* BRIEF
Reproduce only the lines of the material below that start at the line containing "Keep writing the" and stop at the line containing "return width *". Keep both end lines.

-------- INPUT

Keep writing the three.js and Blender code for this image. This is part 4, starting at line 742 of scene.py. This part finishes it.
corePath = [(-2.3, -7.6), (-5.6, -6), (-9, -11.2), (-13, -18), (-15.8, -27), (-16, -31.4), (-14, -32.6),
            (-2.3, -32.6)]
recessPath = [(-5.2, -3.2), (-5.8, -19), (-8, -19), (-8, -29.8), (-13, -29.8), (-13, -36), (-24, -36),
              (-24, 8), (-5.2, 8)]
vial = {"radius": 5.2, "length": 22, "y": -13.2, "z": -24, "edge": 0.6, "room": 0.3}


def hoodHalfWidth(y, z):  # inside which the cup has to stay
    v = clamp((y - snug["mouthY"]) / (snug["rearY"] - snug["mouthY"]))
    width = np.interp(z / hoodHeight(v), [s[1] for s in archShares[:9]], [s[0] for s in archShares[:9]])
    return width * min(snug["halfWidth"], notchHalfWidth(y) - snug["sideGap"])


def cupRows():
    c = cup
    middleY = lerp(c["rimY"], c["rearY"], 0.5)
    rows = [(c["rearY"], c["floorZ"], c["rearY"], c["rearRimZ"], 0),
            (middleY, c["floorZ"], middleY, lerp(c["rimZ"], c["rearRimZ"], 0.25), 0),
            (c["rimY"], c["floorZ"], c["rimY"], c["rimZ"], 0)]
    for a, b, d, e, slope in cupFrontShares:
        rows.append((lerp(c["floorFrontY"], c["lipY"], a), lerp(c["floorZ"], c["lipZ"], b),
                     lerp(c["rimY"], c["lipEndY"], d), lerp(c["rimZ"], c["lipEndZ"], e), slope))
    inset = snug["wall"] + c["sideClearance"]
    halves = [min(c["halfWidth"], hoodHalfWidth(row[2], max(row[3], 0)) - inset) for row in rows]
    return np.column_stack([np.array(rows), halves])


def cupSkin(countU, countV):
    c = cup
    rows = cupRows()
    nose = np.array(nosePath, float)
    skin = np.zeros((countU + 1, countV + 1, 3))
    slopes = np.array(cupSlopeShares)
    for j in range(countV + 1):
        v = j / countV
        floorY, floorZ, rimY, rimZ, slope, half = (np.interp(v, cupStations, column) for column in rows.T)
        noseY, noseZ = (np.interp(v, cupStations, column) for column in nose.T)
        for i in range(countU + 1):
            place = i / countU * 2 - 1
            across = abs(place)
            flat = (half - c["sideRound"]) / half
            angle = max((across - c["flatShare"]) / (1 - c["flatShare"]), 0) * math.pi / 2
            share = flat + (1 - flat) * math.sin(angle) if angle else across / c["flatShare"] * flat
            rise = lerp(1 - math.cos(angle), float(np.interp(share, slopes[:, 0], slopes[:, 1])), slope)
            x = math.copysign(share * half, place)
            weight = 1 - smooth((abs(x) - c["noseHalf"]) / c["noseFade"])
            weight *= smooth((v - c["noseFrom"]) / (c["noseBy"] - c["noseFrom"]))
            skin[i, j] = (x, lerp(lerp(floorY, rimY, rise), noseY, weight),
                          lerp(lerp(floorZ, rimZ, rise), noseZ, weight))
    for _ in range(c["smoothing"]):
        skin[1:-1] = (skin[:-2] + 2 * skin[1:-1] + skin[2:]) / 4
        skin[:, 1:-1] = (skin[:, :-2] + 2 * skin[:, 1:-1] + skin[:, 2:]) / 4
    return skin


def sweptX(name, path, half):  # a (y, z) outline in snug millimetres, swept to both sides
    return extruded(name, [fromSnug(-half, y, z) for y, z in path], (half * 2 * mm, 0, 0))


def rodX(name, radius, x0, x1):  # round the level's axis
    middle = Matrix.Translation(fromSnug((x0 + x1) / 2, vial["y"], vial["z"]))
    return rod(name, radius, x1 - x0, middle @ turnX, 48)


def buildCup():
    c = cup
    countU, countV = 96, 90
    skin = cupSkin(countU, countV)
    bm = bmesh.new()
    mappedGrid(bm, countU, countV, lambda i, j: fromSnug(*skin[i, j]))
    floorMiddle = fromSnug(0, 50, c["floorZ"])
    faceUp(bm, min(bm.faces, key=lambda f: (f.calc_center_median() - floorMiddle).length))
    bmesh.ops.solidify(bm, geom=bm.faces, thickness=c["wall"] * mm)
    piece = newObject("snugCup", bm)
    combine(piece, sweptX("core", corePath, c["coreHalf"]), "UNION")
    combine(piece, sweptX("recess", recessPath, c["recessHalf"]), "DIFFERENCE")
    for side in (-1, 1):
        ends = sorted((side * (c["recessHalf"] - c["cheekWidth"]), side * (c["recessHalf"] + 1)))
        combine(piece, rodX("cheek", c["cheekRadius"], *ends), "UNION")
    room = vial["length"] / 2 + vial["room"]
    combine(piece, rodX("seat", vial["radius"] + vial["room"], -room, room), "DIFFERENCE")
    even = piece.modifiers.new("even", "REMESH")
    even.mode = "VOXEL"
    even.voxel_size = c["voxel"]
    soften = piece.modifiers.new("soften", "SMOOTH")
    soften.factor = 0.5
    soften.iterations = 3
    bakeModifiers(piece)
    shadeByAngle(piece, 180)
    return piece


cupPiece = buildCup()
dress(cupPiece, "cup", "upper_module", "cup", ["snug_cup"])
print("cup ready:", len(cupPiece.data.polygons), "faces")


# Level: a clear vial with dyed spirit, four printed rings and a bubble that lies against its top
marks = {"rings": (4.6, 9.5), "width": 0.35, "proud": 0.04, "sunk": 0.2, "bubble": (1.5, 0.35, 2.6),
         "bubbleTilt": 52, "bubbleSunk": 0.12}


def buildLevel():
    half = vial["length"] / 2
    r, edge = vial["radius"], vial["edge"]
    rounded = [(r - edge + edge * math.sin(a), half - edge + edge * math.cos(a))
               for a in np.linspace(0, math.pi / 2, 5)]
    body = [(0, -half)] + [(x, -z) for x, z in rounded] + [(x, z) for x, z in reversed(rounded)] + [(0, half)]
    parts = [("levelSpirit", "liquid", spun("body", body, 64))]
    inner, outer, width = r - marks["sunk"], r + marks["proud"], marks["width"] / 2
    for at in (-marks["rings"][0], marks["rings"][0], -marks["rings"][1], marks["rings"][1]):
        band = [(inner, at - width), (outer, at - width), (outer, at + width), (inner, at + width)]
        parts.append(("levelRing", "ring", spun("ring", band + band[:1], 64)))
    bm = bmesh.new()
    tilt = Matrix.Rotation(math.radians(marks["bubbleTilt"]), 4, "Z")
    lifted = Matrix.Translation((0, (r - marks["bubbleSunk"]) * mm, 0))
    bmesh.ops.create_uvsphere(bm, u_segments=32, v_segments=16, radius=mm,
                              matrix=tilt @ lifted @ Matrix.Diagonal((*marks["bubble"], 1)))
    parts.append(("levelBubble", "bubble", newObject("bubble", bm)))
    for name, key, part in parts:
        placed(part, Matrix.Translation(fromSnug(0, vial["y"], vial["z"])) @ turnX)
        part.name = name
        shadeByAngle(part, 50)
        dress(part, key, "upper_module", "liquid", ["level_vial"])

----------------
-------- INPUT

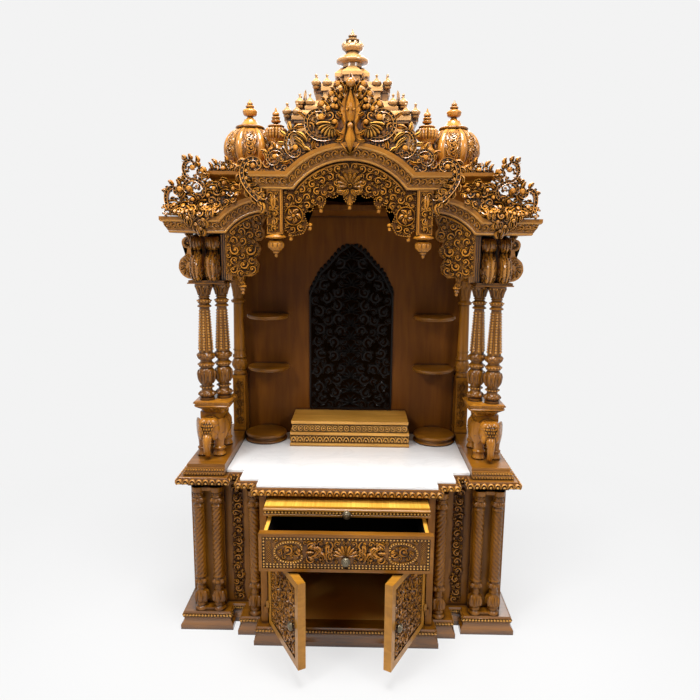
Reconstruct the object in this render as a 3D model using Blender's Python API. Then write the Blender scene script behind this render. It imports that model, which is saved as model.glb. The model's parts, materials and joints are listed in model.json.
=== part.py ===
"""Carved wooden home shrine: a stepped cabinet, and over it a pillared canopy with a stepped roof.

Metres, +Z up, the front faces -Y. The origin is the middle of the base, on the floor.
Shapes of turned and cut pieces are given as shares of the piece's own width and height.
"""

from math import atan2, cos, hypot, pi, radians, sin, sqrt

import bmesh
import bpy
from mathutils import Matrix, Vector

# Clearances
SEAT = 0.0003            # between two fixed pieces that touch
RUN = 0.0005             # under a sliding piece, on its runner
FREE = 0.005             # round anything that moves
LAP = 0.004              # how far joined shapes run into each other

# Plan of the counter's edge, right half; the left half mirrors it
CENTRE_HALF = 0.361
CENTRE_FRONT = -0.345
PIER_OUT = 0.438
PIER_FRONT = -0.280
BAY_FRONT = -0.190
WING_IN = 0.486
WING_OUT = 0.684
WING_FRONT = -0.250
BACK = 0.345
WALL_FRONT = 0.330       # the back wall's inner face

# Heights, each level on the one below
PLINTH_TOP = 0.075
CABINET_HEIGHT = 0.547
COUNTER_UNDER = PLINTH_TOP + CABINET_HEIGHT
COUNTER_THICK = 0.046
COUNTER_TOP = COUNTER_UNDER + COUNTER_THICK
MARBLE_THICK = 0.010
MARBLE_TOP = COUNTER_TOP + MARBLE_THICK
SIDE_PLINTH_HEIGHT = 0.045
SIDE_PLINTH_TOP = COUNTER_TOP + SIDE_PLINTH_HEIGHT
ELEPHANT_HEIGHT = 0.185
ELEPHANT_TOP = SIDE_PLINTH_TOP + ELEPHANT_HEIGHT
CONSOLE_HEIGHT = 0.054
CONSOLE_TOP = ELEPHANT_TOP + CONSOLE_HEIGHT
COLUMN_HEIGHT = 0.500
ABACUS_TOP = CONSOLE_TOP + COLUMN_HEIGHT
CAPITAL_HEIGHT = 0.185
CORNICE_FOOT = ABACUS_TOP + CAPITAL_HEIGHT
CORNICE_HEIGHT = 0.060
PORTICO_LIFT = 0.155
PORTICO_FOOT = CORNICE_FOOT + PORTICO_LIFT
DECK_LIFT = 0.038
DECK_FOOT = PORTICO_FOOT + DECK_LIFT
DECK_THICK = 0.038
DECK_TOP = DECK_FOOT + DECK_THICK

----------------

* EXERCISE RESPONSE
Keep writing the three.js and Blender code for this image. This is part 4, starting at line 742 of scene.py. This part finishes it.
corePath = [(-2.3, -7.6), (-5.6, -6), (-9, -11.2), (-13, -18), (-15.8, -27), (-16, -31.4), (-14, -32.6),
            (-2.3, -32.6)]
recessPath = [(-5.2, -3.2), (-5.8, -19), (-8, -19), (-8, -29.8), (-13, -29.8), (-13, -36), (-24, -36),
              (-24, 8), (-5.2, 8)]
vial = {"radius": 5.2, "length": 22, "y": -13.2, "z": -24, "edge": 0.6, "room": 0.3}


def hoodHalfWidth(y, z):  # inside which the cup has to stay
    v = clamp((y - snug["mouthY"]) / (snug["rearY"] - snug["mouthY"]))
    width = np.interp(z / hoodHeight(v), [s[1] for s in archShares[:9]], [s[0] for s in archShares[:9]])
    return width * min(snug["halfWidth"], notchHalfWidth(y) - snug["sideGap"])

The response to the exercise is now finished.